Skip to main content
Most developers confuse RAG (Retrieval-Augmented Generation) with agent memory. They’re not the same thing, and using RAG for memory is why your agents keep forgetting important context. Let’s understand the fundamental difference.

The Core Problem

When building AI agents, developers often treat memory as just another retrieval problem. They store conversations in a vector database, embed queries, and hope semantic search will surface the right context. This approach fails because memory isn’t about finding similar text—it’s about understanding relationships, temporal context, and user state over time.

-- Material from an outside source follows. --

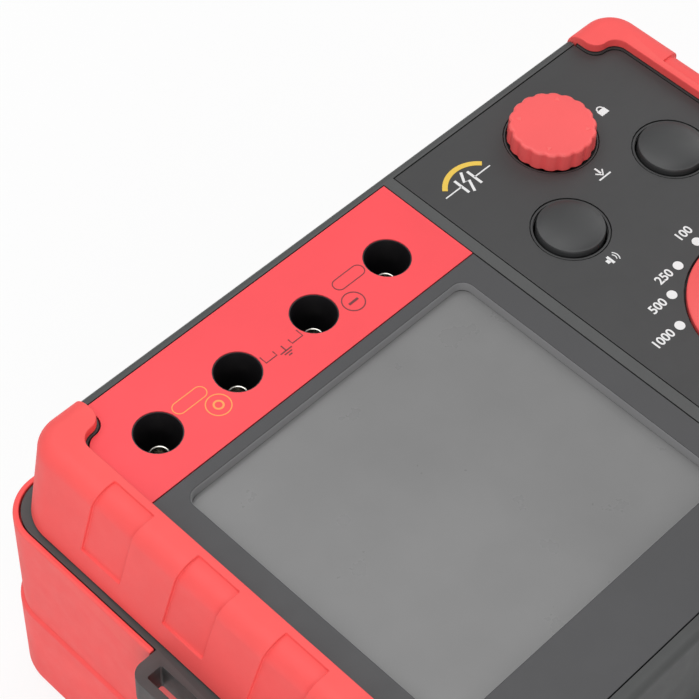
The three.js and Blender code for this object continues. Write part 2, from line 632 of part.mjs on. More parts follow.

Documents vs Memories in Supermemory

Supermemory makes a clear distinction between these two concepts:

Documents: Raw Knowledge

Documents are the raw content you send to Supermemory—PDFs, web pages, text files. They represent static knowledge that doesn’t change based on who’s accessing it. Characteristics:
  • Stateless: A document about Python programming is the same for everyone
  • Unversioned: Content doesn’t track changes over time
  • Universal: Not linked to specific users or entities
  • Searchable: Perfect for semantic similarity search
Use Cases:
  • Company knowledge bases
  • Technical documentation
  • Research papers
  • General reference material

Memories: Contextual Understanding

Memories are the insights, preferences, and relationships extracted from documents and conversations. They’re tied to specific users or entities and evolve over time. Characteristics:
  • Stateful: “User prefers dark mode” is specific to that user
  • Temporal: Tracks when facts became true or invalid
  • Personal: Linked to users, sessions, or entities
  • Relational: Understands connections between facts
Use Cases:
  • User preferences and history
  • Conversation context
  • Personal facts and relationships
  • Behavioral patterns

Why RAG Fails as Memory

Let’s look at a real scenario that illustrates the problem:
  • The Scenario
  • RAG Approach (Wrong)
  • Memory Approach (Right)
Day 1: "I love Adidas sneakers"
Day 30: "My Adidas broke after a month, terrible quality"
Day 31: "I'm switching to Puma"
Day 45: "What sneakers should I buy?"

The Technical Difference

RAG: Semantic Similarity

Query → Embedding → Vector Search → Top-K Results → LLM
RAG excels at finding information that’s semantically similar to your query. It’s stateless—each query is independent.

Memory: Contextual Graph

Query → Entity Recognition → Graph Traversal → Temporal Filtering → Context Assembly → LLM
Memory systems build a knowledge graph that understands:
  • Entities: Users, products, concepts
  • Relationships: Preferences, ownership, causality
  • Temporal Context: When facts were true
  • Invalidation: When facts became outdated

When to Use Each

Use RAG For

  • Static documentation
  • Knowledge bases
  • Research queries
  • General Q&A
  • Content that doesn’t change per user

Use Memory For

  • User preferences
  • Conversation history
  • Personal facts
  • Behavioral patterns
  • Anything that evolves over time

Real-World Examples

E-commerce Assistant

  • RAG Component
  • Memory Component
Stores product catalogs, specifications, reviews
# Good for RAG
"What are the specs of iPhone 15?"
"Compare Nike and Adidas running shoes"
"Show me waterproof jackets"

Customer Support Bot

  • RAG Component
  • Memory Component
FAQ documents, troubleshooting guides, policies
# Good for RAG
"How do I reset my password?"
"What's your return policy?"
"Troubleshooting WiFi issues"

How Supermemory Handles Both

Supermemory provides a unified platform that correctly handles both patterns:

1. Document Storage (RAG)

# Add a document for RAG-style retrieval
client.memories.add(
    content="iPhone 15 has a 48MP camera and A17 Pro chip",
    # No user association - universal knowledge
)

2. Memory Creation

# Add a user-specific memory
client.memories.add(
    content="User prefers Android over iOS",
    container_tags=["user_123"],  # User-specific
    metadata={
        "type": "preference",
        "confidence": "high"
    }
)

3. Hybrid Retrieval

# Search combines both approaches
results = client.memories.search(
    query="What phone should I recommend?",
    container_tags=["user_123"],  # Gets user memories
    # Also searches general knowledge
)

# Results include:
# - User's Android preference (memory)
# - Latest Android phone specs (documents)

The Bottom Line

Key Insight: RAG answers “What do I know?” while Memory answers “What do I remember about you?”
Stop treating memory like a retrieval problem. Your agents need both:
  • RAG for accessing knowledge
  • Memory for understanding users
Supermemory provides both capabilities in a unified platform, ensuring your agents have the right context at the right time.